The workforce furlough extension passed in the House of Assembly last year has been prolonged by another month and now lasts through the end of February, government announced.
The move again extends a decision reached last June, when the HOA passed the Labour Code Amendment Act, 2020, allowing for more flexibility in how long businesses can temporarily retain laid-off staff before providing severance pay.
The June bill, which was rushed through the House in one day, set a retroactive seven-and-a-half-month period for temporary layoffs beginning when cruise ships were barred from the territory on March 14 and ending Oct. 31.
Before the amendment, businesses could retain “temporarily” laid-off staff members for no more than three months before reemploying them or terminating them and paying severance, according to the government’s interpretation of the 2010 Labour Code.
In November, Natural Resources, Labour and Immigration Minister Vincent Wheatley announced that the extension would be prolonged until Jan. 31.
Now it has been pushed to the end of this month, according to the Labour Code (Extension of Severance Pay Period) Order, 2021, which was Gazetted Feb. 4.

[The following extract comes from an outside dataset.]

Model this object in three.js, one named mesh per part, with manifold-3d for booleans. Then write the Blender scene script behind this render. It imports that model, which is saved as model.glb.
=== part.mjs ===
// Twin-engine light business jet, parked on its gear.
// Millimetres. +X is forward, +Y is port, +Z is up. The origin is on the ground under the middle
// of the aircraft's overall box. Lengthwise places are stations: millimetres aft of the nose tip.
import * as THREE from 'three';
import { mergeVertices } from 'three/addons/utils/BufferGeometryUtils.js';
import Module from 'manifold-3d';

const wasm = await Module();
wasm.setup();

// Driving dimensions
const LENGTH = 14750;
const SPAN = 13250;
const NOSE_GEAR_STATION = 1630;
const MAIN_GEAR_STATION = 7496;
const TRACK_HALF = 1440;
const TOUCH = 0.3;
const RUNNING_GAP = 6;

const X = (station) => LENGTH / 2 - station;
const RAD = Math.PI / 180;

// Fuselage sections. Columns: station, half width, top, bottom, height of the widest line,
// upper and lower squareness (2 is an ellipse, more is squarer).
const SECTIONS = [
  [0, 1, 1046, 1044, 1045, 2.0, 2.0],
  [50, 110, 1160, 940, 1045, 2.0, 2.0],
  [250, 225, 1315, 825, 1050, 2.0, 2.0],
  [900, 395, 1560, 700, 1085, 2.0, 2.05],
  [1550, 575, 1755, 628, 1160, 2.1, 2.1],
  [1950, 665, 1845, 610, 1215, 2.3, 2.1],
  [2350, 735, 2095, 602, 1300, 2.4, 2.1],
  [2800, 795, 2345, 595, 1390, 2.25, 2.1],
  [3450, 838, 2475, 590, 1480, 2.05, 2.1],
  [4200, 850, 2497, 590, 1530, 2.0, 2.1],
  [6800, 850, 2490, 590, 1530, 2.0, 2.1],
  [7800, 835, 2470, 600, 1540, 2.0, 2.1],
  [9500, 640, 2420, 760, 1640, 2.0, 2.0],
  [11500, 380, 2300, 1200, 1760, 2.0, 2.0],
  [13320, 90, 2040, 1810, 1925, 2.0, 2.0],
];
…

Accordingly, businesses have until March 1 to either rehire or terminate their retained staff. After that, they will have three months to pay severance to their employees unless another extension is granted.
When the original extension was debated in the HOA last June, legislators in favour argued that it benefitted businesses that didn’t want to lose experienced staff even though they couldn’t keep paying normal salaries during the pandemic.
Such businesses, they said, wouldn’t be faced with paying out severance packages to multiple terminated employees at a time when their budgets were already strained.
Advocates said the move also benefited employees who wanted to stay in the territory though temporarily out of work.
But critics including opposition member Julian Fraser (R-D3) warned that the extension could put employees in a bind if they don’t know if they will be rehired and don’t have the severance pay that would otherwise help them get a new start elsewhere.
Mr. Wheatley also promised last year that new comprehensive unemployment legislation would soon be coming to the HOA.
He has not recently provided unemployment statistics, but last June he said self-reported numbers showed that the tourism sector was hit hard: 337 companies reported that more than 4,000 jobs were affected by either reduced hours, pay cuts, layoffs or terminations, he said.